Just the other day I was setting up 2 different labs.  They were both DNA extraction labs.  One was for my 10th graders extracting from wheat germ and the other was a cheek cell extraction for my Seniors.  I was doing the prep work late at night and of course I ran out of supplies and had to run over to Meijer and get some more meat tenderizer.  As I was doing my errand run I started to reflect on the labs and their NGSS implications (or lack thereof)  It seems to me that one part of our implementation of NGSS that can easily go off the track is the end goal or vision of NGSS is NOT to do more labs.   One of the dangers in changing anything in education is to go to one of two extremes.  These extremes are helpfully identified by McTighe and Wiggins in their book Understanding by Design as the “twin sins” of activity and content.  Its easy to show progress when all the students do is follow these steps and get the answer you told them they would find.  Its just as easy to show off how much are kids are “doing” and how active they are in our classes. Neither of these is guaranteeing that our students are learning while doing science.
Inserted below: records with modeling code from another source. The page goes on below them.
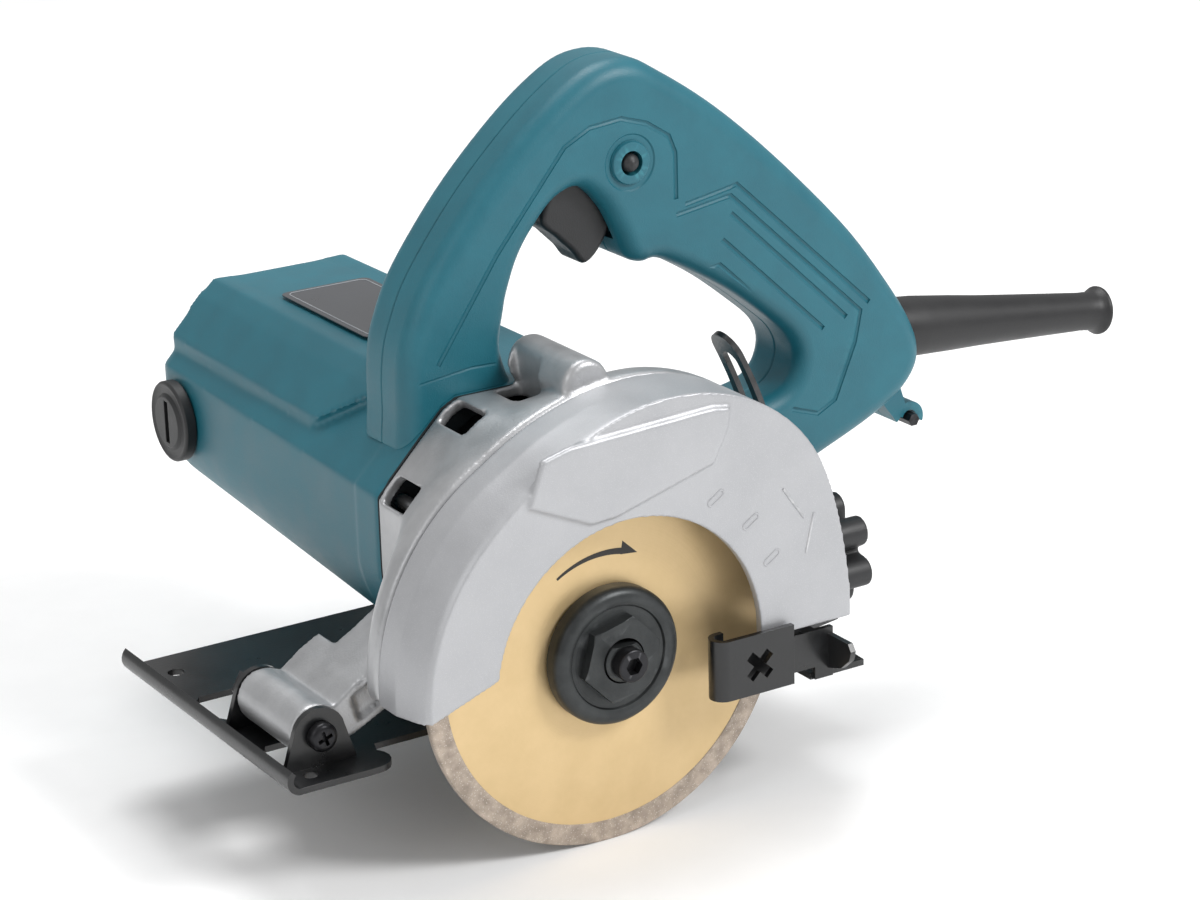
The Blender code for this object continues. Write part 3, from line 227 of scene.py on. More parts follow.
def turning_group():
    """Fine rings about a centre, as a lathe or a grinder leaves them, as a height."""
    group = effect("turning_marks", (("Centre", VECTOR, None), ("Pitch", FLOAT, 900.0)),
                   (("Height", FLOAT),))
    entry, leave = add(group, 'NodeGroupInput'), add(group, 'NodeGroupOutput')
    place = add(group, 'ShaderNodeTexCoord')
    move, flat, length = (add(group, 'ShaderNodeVectorMath') for _ in range(3))
    move.operation, flat.operation, length.operation = 'SUBTRACT', 'MULTIPLY', 'LENGTH'
    flat.inputs[1].default_value = (1.0, 0.0, 1.0)
    rings = add(group, 'ShaderNodeTexNoise', {"Detail": 4.0})
    rings.noise_dimensions = '1D'
    join(group, (place, "Object", move, 0), (entry, "Centre", move, 1), (move, "Vector", flat, 0),
         (flat, "Vector", length, 0), (length, "Value", rings, "W"),
         (entry, "Pitch", rings, "Scale"), (rings, "Fac", leave, "Height"))
    return group


surface_grain, edge_wear, turning_marks = grain_group(), wear_group(), turning_group()


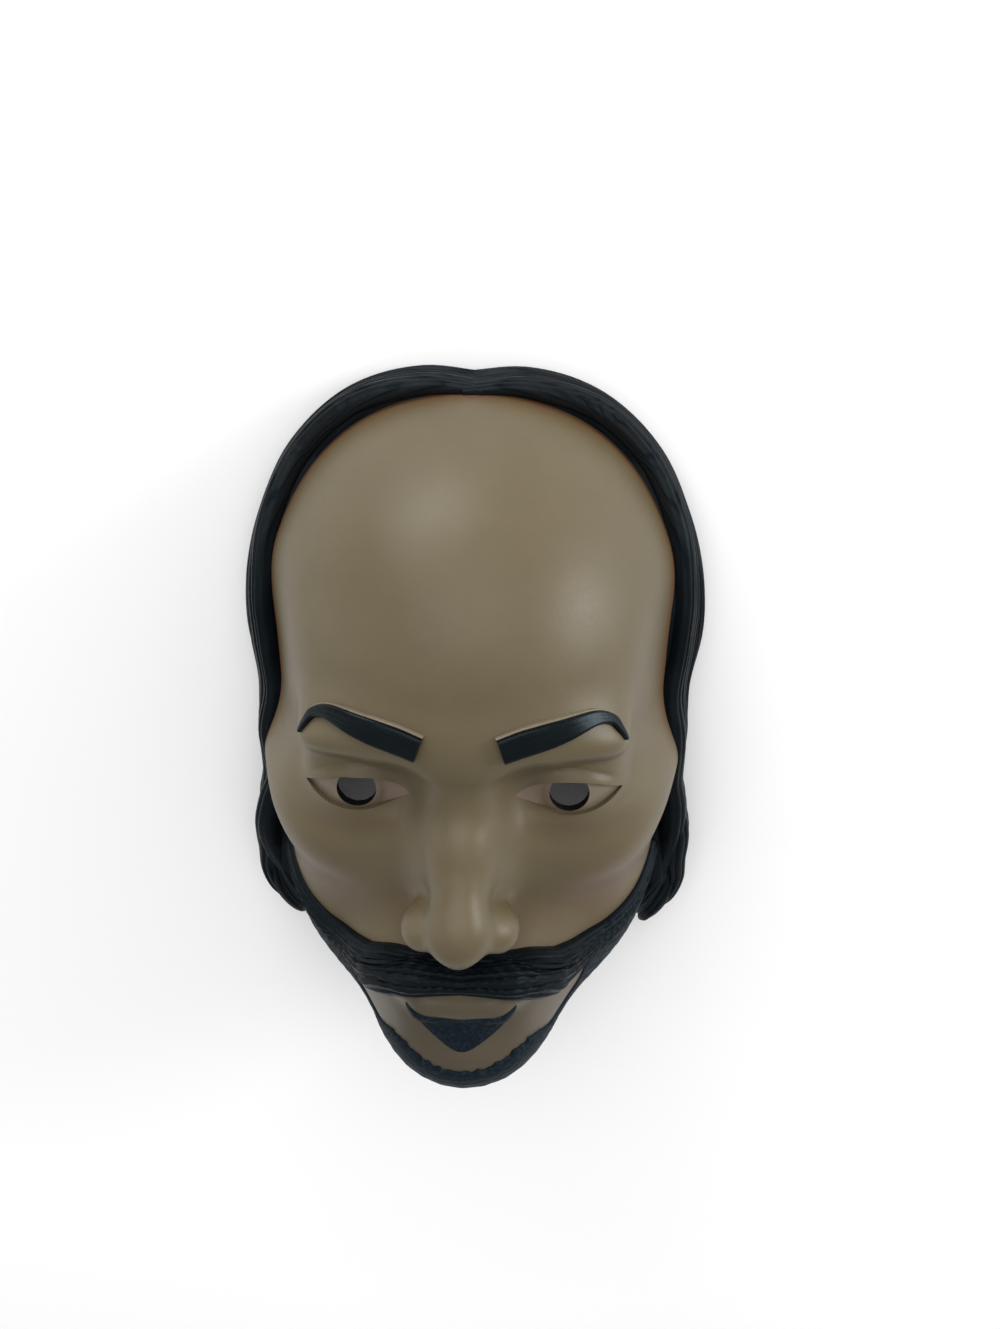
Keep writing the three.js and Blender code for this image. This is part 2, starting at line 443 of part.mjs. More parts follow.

The vision of NGSS in our classrooms is so much richer then adding some more labs to our curriculum so we can check off some new boxes.  It is a vision which moves our students into the role of scientist.  They are the ones that need to be asking the questions and allowing them the freedom to investigate, collect data, share what it means and argue with others about the data they collected.  Yes this is messy.  Yes this takes more time.  Yes this will not be a linear  or easy to control process.  The rewards of this method are so much greater for the student and the teacher.